In the event of my death prior to the settlement of my currently outstanding or subsequently issued Deferred Stock units (the “Units”) under any existing or subsequently adopted equity incentive plan of JDS Uniphase Corporation or its successor in interest (the “Company”) (whether adopted by the Company or assumed by the Company in connection with a merger, acquisition or other similar transaction) or issued to me by the Company outside of any such equity plan, and in lieu of disposing of my interest,1  if any, in the Units at the time of my death by my will or the laws of intestate succession, I hereby designate the following persons as Primary Beneficiary(ies) and Contingent Beneficiary(ies) of my interest in the Units:
 
 
Primary Beneficiary(ies) (Select only one of the three alternatives)
 
 
 o
 
(a) Individuals and/or Charities
 
 
% Share
 
1)  
 
Name____________________________________________________________
 
_______
 
 
Address
 
2)  
 
Name____________________________________________________________
 
_______
 
 
Address
 
3)  
 
Name____________________________________________________________
 
_______
 
 
Address
 
4)  
 
Name____________________________________________________________
 
_______
 
 
Address
 

 
o
 
(b) Residuary Testamentary Trust
 
   
 
In trust, to the trustee of the trust named as the beneficiary of the residue of my probate estate.
 
_________________________ 
1 A married grantee whose Units are community property may dispose only of his or her own interest in the Units. In such cases, the grantee’s spouse may (a) consent to the grantee’s designation by signing the Spousal Consent or (b) designate the grantee or any other person(s) as the beneficiary(ies) of his or her interest in the Units on a separate Beneficiary Designation.


 
o
 
(c) Living Trust
 
   
 
_____________________________________________ (or any successor), as Trustee of the
(print name of present trustee)
 
_____________________________________ Trust, dated ___________________________
(print name of trust)               (fill in date trust was established)

 
Contingent Beneficiary(ies) (Select only one of the three alternatives)
 
 
o
 
(a) Individuals and/or Charities
 
 
% Share
 
1)  
 
Name____________________________________________________________
 
_______
 
 
Address
 
2)  
 
Name____________________________________________________________
 
_______
 
 
Address
 
3)  
 
Name____________________________________________________________
 
_______
 
 
Address
 
4)  
 
Name____________________________________________________________
 
_______
 
 
Address
 

 
o
 
(b) Residuary Testamentary Trust
 
   
 
In trust, to the trustee of the trust named as the beneficiary of the residue of my probate estate.
 

 
o
 
(c) Living Trust
 
   
 
_____________________________________________ (or any successor), as Trustee of the
(print name of present trustee)
 
_____________________________________ Trust, dated ___________________________
(print name of trust)                 (fill in date trust was established)

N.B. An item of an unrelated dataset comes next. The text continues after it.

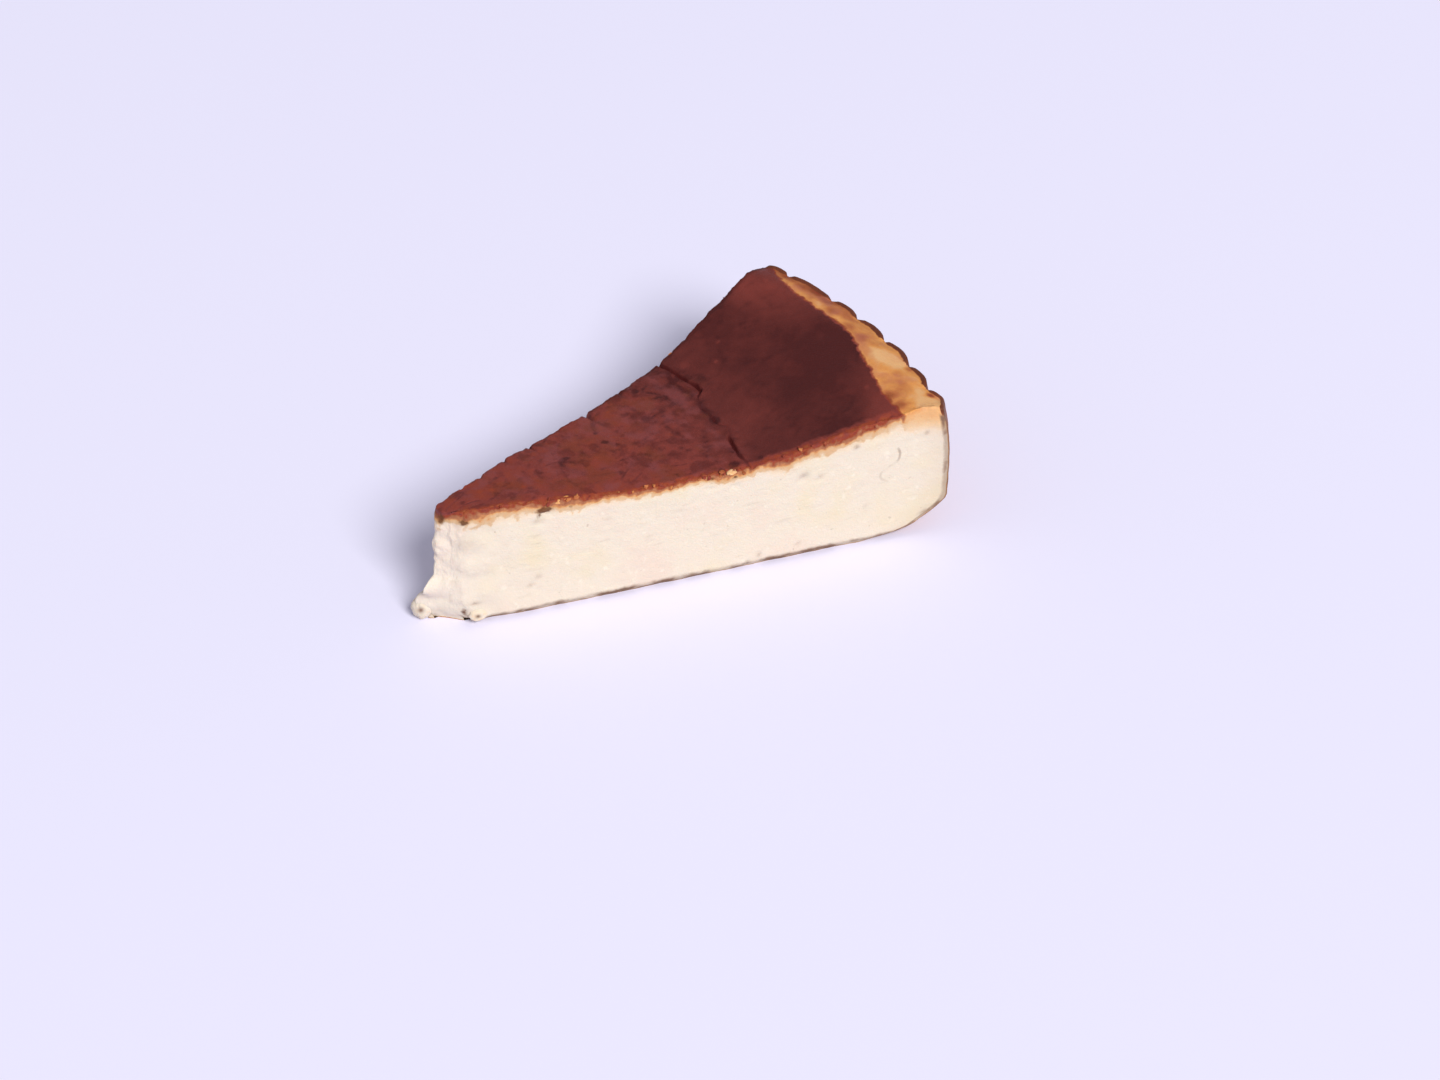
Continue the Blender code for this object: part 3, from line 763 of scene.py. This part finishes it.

Should all the individual Primary Beneficiary(ies) fail to survive me or if the trust named as the Primary Beneficiary does not exist at my death (or no will of mine containing a residuary trust is admitted to probate within six months of my death), the Contingent Beneficiary(ies) shall be entitled to my interest in the Units for the shares indicated. Should any individual beneficiary fail to survive me or a charity named as a beneficiary no longer exist at my death, such beneficiary’s share shall be divided among the remaining named Primary or Contingent Beneficiaries, as appropriate, in proportion to the percentage shares I have allocated to them. In the event that no Individual Primary Beneficiary(ies) or Contingent Beneficiary(ies) survives me, no trust (excluding a residuary testamentary trust) or charity named as a Primary Beneficiary or Contingent Beneficiary exists at my death, and no will of mine containing a residuary trust is admitted to probate within six months of my death, then my interest in the Units shall be disposed of by my will or the laws of intestate succession, as applicable.
 
This Beneficiary Designation is effective until I file another such designation with JDS Uniphase Corporation. Any previous Beneficiary Designations are hereby revoked.
 
Submitted by:
 
oGrantee        oGrantee’s Spouse
____________________________________________________
(Signature)
 
 
Date: _______________________________________________________
Accepted by:
 
JDS Uniphase Corporation
 
By: ______________________________
 
Its: ______________________________
 
Date: _____________________________
 

 
Spousal Consent for Units that are Community Property (necessary if separate beneficiary designation is not filed by Spouse):
 
I hereby consent to this Beneficiary Designation and agree that this designation of beneficiaries provided herein shall apply to my community property interest in the Units. This consent does not apply to any subsequent Beneficiary Designation which may be filed by my spouse. This consent may be revoked by me at any time, whether by filing a Beneficiary Designation disposing of my interest in the Units or by filing a written notice of revocation with the Company.
 
______________________________________
(Signature of Spouse)

 
Date: _______________________________________
 

 

 

 
Spousal Consent for Units that are not Community Property (necessary if beneficiary is other than Spouse):
 
I hereby consent to this Beneficiary Designation. This consent does not apply to any subsequent Beneficiary Designation which may be filed by my spouse.